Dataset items
-- begin --

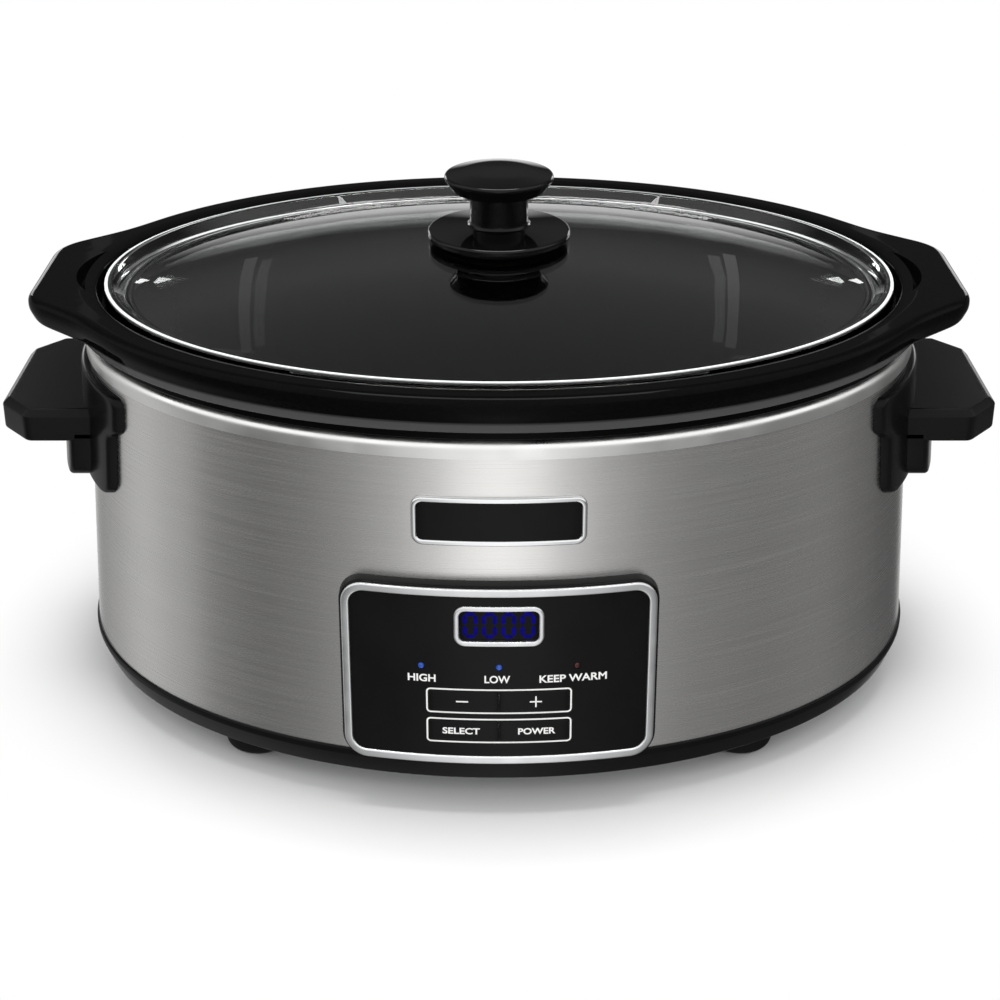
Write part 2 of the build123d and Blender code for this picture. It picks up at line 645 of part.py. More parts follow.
# ---------------------------------------------------------------- lid
def make_lid():
    """Domed glass lid with a rolled edge and a trough, its knob, washer and screw."""
    edge = lid_half
    trough = lid_half - LID_TROUGH
    edge_top = lid_low + LID_EDGE
    round_top = LID_EDGE_WIDTH / 2
    with BuildPart() as lid_round:
        with BuildSketch(Plane.XZ) as section:
            with BuildLine():
                Line((0, crown_z), (0, crown_z - LID_THICK))
                under = ThreePointArc(
                    (0, crown_z - LID_THICK),
                    (trough / 2, lid_low + LID_RISE * 0.76),
                    (trough - LID_THICK, lid_low))
                Line(under @ 1, (edge - 1, lid_low))
                Line((edge - 1, lid_low), (edge, lid_low + 1))
                Line((edge, lid_low + 1), (edge, edge_top - round_top))
                ThreePointArc(
                    (edge, edge_top - round_top), (edge - round_top, edge_top),
                    (edge - 2 * round_top, edge_top - round_top))
                Line((edge - 2 * round_top, edge_top - round_top), (trough, lid_low + LID_THICK))
                ThreePointArc(
                    (trough, lid_low + LID_THICK),
                    (trough / 2, lid_low + LID_THICK + LID_RISE * 0.76),
                    (0, crown_z))
            make_face()
        revolve(section.sketch, Axis.Z)
    with BuildPart() as lid_glass:
        add(scale(lid_round.part, by=(1, oval_ratio, 1), mode=Mode.PRIVATE))
        with Locations((0, 0, crown_z)):
            Cylinder(KNOB_SCREW + CLEAR, 4 * LID_THICK, mode=Mode.SUBTRACT)
    save("lid_glass", lid_glass)

    washer_z = crown_z + SEAT
    knob_low = washer_z + WASHER_THICK
    knob_top = knob_low + KNOB_HEIGHT
    cap_low = knob_top - KNOB_CAP
    with BuildPart() as knob_washer:
        with Locations((0, 0, washer_z + WASHER_THICK / 2)):
            Cylinder(KNOB_FLANGE - 3, WASHER_THICK)
            Cylinder(KNOB_SCREW + CLEAR, WASHER_THICK, mode=Mode.SUBTRACT)
    save("knob_washer", knob_washer)
    crown = KNOB_CAP - KNOB_CAP_EDGE
    dome = (KNOB_RADIUS ** 2 + crown ** 2) / (2 * crown)
    with BuildPart() as lid_knob:
        with BuildSketch(Plane.XZ) as section:
            with BuildLine():
                rise = Polyline(
                    (0, knob_low), (KNOB_FLANGE, knob_low), (KNOB_FLANGE, knob_low + KNOB_FLANGE_EDGE),
                    (KNOB_NECK, knob_low + KNOB_FLANGE_THICK), (KNOB_NECK, cap_low),
                    (KNOB_CAP_FOOT, cap_low), (KNOB_RADIUS, cap_low + KNOB_CAP_EDGE))
                ThreePointArc(
                    rise @ 1, (KNOB_RADIUS / 2, knob_top - dome + sqrt(dome ** 2 - KNOB_RADIUS ** 2 / 4)),
                    (0, knob_top))
                Line((0, knob_top), (0, knob_low))
            make_face()
            bends = section.vertices().filter_by(lambda v: v.X > 1 and v.Y > knob_low)
            fillet(bends, KNOB_ROUND / 2)
        revolve(section.sketch, Axis.Z)
        with Locations((0, 0, knob_low)):
            Cylinder(KNOB_SCREW + 0.02, KNOB_HEIGHT, mode=Mode.SUBTRACT)
    save("lid_knob", lid_knob)
    with BuildPart() as knob_screw:
        head_low = crown_z - LID_THICK - CLEAR - KNOB_SCREW
        with Locations((0, 0, head_low + KNOB_SCREW / 2)):
            Cylinder(3 * KNOB_SCREW, KNOB_SCREW)
        with Locations((0, 0, head_low + (knob_low + KNOB_HEIGHT / 2 - head_low) / 2)):
            Cylinder(KNOB_SCREW, knob_low + KNOB_HEIGHT / 2 - head_low)
    save("knob_screw", knob_screw)


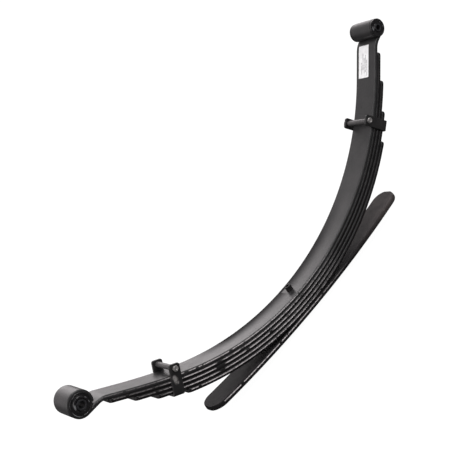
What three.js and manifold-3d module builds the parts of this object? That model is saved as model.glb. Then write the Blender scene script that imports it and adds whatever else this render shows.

-- end --

TASK DESCRIPTION:
Spot every line that holds "Blender" and copy it.

FULL OUTPUT:
Write part 2 of the build123d and Blender code for this picture. It picks up at line 645 of part.py. More parts follow.
What three.js and manifold-3d module builds the parts of this object? That model is saved as model.glb. Then write the Blender scene script that imports it and adds whatever else this render shows.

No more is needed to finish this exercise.